Wage expenses hit £176M in 2024/25—representing 120% of revenues—a ratio unsustainable in the Championship even with automatic player pay cuts.
The 'Total Reset' Philosophy
The club's pivot toward a total reset reflects a broader strategic calculus. Rather than clinging to a manager associated with failure, West Ham's ownership appears inclined to:
• Rebuild the squad from scratch: Promote academy graduates, sign Championship-proven players, and shed high earners.
• Install a manager with second-tier expertise: Someone who can navigate the physical, congested fixture calendar of the Championship and foster team cohesion amid roster upheaval.
• Re-engage a disillusioned fanbase: Relegation erodes trust; a visible clean slate—including managerial change—signals accountability.

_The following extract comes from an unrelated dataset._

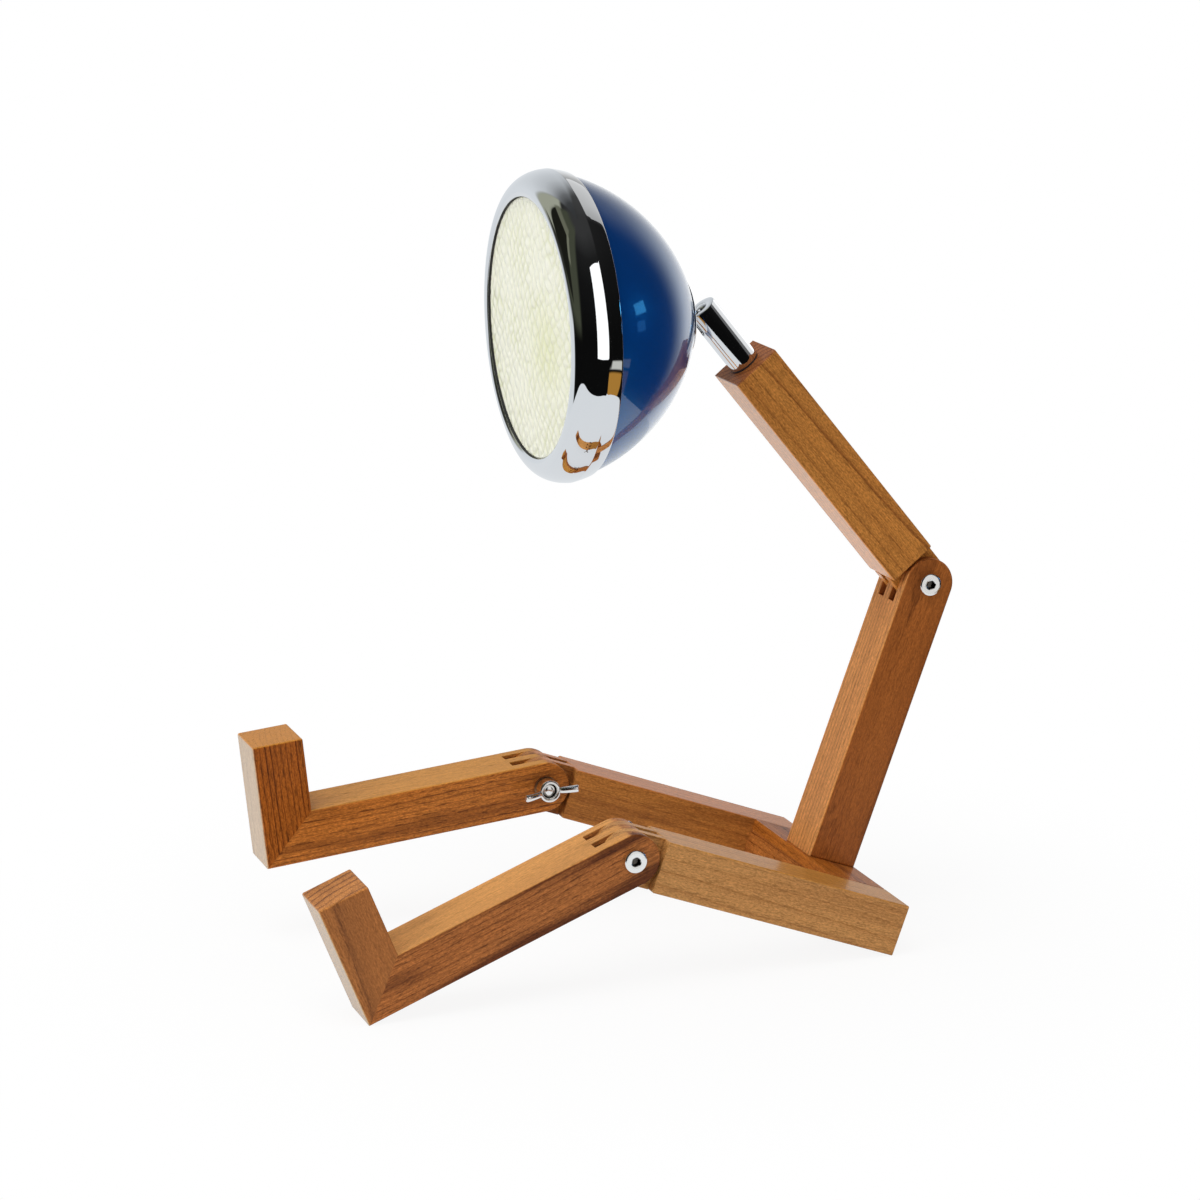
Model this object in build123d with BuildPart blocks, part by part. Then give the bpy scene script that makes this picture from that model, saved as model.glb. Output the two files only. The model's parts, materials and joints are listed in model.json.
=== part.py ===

Nuno's Wolverhampton success story in 2017-2018 initially made him an appealing candidate for this scenario. But the board now views that achievement as dated, and the stigma of overseeing relegation may outweigh past credentials.
A Cautionary Tale
Nuno Espírito Santo's uncertain future at West Ham underscores the high-stakes volatility of Premier League football, where contractual clauses, financial pressures, and board sentiment can converge to unravel a manager's position in weeks. For Portuguese football professionals navigating international careers, the episode is a reminder that even multi-year contracts offer limited protection when results falter and revenues collapse.
Whether Nuno remains in London or returns to the continent—possibly to Portugal's Primeira Liga or another European market—will be decided in the coming days. But the broader lesson is already clear: in English football's unforgiving economic model, survival is never guaranteed, and the fine print matters as much as the trophy cabinet.